Dunkirk is the newest film from director Christopher Nolan. Dunkirk does away with the science fiction genre that has driven Nolan’s last two original projects, Inception and Interstellar.

Instead Dunkirk focuses on the 1940 evacuation of the Allied troops from Dunkirk beaches during the Second World War. Dunkirk follows three different strands; a young soldier (Fionn Whitehead) on the beach seeking to escape, the captain of a small boat (Mark Rylance) coming from Dorset as part of the rescue attempt, and a fighter pilot (Tom Hardy) combating enemy planes above them.

Christopher Nolan has spoken several times about how much he values the cinematic experience, and it is clear that he created Dunkirk to be a film that had to be seen on the big screen. Everything about Dunkirk is done to immerse you in the events, and to make you feel the tension of the situation, it was even the first feature film to use handheld IMAX cameras.

And boy does it work brilliantly. You wouldn’t describe Dunkirk as a thriller, but it is a more thrilling and intense experience than most thrillers. You feel so immersed in every scene, and that’s down to Nolan’s brilliant direction on the film. He gets right into the action at so many points, and authentically created the most of the sequences, rather than relying on CGI. It’s a brilliant directorial effort, and is right up there with Memento for the skill with which Nolan handles it.

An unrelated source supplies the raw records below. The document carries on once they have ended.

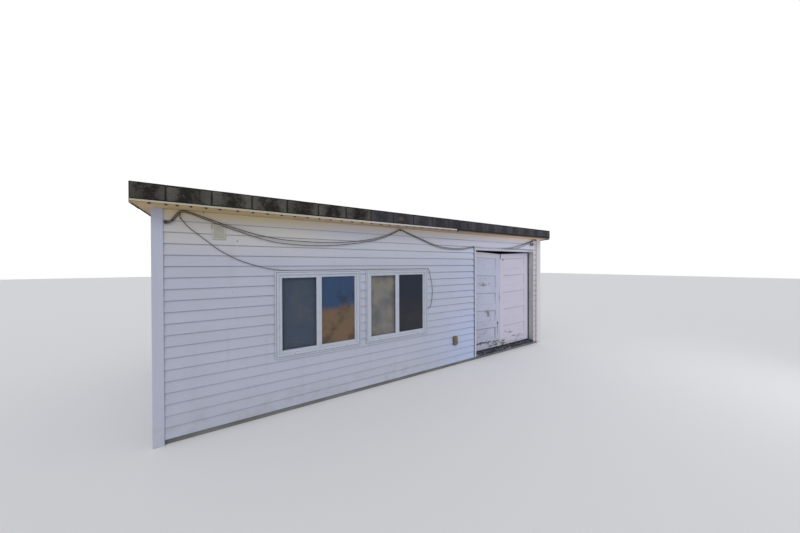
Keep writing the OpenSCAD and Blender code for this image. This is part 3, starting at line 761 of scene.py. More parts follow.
ROOF_WOOD = roof_wood_look()
DARK_SHINGLE = shingle_look("edge_shingles", (0.037, 0.033, 0.026), (0.122, 0.117, 0.103))
BLUE_SHINGLE = shingle_look("edge_shingles_newer", (0.046, 0.043, 0.050), (0.080, 0.078, 0.093), 0.45)
# Near-black painted shade, for the gaps, joints and slots where shade falls.
GAP_SHADOW = plain_look("gap_shade", (0.012, 0.011, 0.010), roughness=0.95, wear=0.3)
FASCIA_TAN = fascia_look()
ROOF_SHINGLE = shingle_look("roof_shingles", (0.070, 0.066, 0.063), (0.120, 0.112, 0.100))
UPRIGHT_PAINT = door_look("door_paint_upright", UPRIGHT)
LEVEL_PAINT = door_look("door_paint_level", ALONG_X)


# Siding: overlapping courses, cut round the openings

# How far a course slopes back from its foot to its top, and how deep the siding reaches
LIP = 0.0115
SIDING_BACK = 0.015
# How far every other panel tucks under its neighbour
LAP = 0.0012
PANEL_LENGTH = 3.66
SHORTEST_PANEL = 0.25
SMALLEST_BIT = 0.002
# Gaps at the corner posts and at the slot, round the windows and round the doorway
END_GAP = 0.0002
WINDOW_GAP = 0.020
DOORWAY_GAP = 0.009
# Depth of the near-black box of painted shade in the slot between the siding and the doorway's trim
SLOT_DEPTH = 0.009


def without(piece, hole):
    """A rectangle less another one, as up to four rectangles. Each is (left, right, bottom, top)."""
    s0, s1, z0, z1 = piece
    a0, a1, b0, b1 = hole
    if a0 >= s1 or a1 <= s0 or b0 >= z1 or b1 <= z0:
        return [piece]
    parts = [(s0, a0, z0, z1), (a1, s1, z0, z1),
             (max(s0, a0), min(s1, a1), z0, b0), (max(s0, a0), min(s1, a1), b1, z1)]
    return [p for p in parts if p[1] - p[0] > SMALLEST_BIT and p[3] - p[2] > SMALLEST_BIT]


def below(outline, top):
    """The part of an outline of (s, z) points that lies under the line top(s)."""
    kept = []
    for a, b in zip(outline, outline[1:] + outline[:1]):
        over_a, over_b = a[1] - top(a[0]), b[1] - top(b[0])
        if over_a <= 0:
            kept.append(a)
        if over_a * over_b < 0:
            t = over_a / (over_a - over_b)
            kept.append((between(a[0], b[0], t), between(a[1], b[1], t)))
    return kept


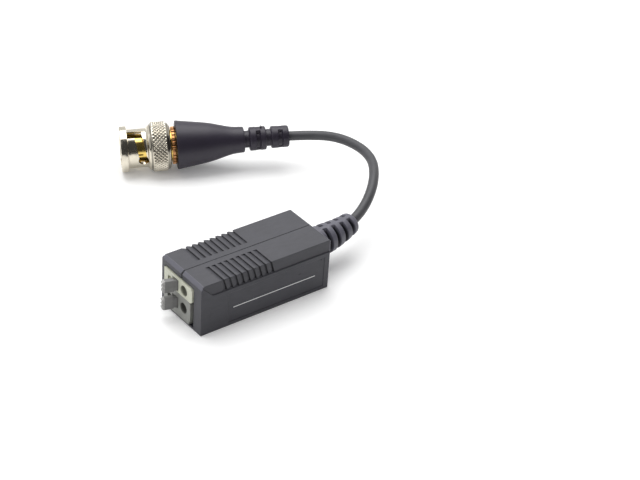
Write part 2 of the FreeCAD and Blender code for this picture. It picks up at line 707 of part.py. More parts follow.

The other major contributing factor to how immersive Dunkirk is the sound. From gunshots that feel as though they are flying past your head to plane engines that inspire a feeling of dread the sound mixing and editing is superb. Similarly the score from Hans Zimmer is excellent. His work with Nolan has given us some wonderful scores before, but this may just be their best collaboration. The use of ticking clock motif in it really gave the film a sense of urgency, and the feeling that time was running out.

Although speaking of time, it quickly becomes clear that the film is non linear and the three storylines are happening at the same time, with each story taking place over a week, a day, and an hour respectively. Whilst this does all come together toward the end of the film it feels like a slightly unnecessary gimmick, and felt annoying rather than adding to the film.

Another big complaint a lot of people have had with the film is that the characters are extremely thin. But really that’s the point. It doesn’t matter that there isn’t much depth to any of the characters because this makes them an everyman. It could be anyone in that situation, these are just ordinary people who were stuck in this horrible situation, and Dunkirk is more about the collective heroism of them, than the individuals.

The problem that this does create is that there are not any real opportunities for great acting performances. As a result the hugely talented cast feels a little wasted. Mark Rylance and Cillian Murphy still manage to stand out, but wonderful actors such as Tom Hardy, Kenneth Branagh, James D’Arcy, etc just don’t get the chance to shine like they are capable of.

There is also a concern that Dunkirk may not hold up as well outside of cinemas. On home video the immersion, and as a result the intensity, may be lost. But it would be unfair to mark the film down for a future possibility, it would just be recommended to see it whilst you can in cinemas, and the best format possible. It is certain worth shilling out those extra couple of bucks for an IMAX screening.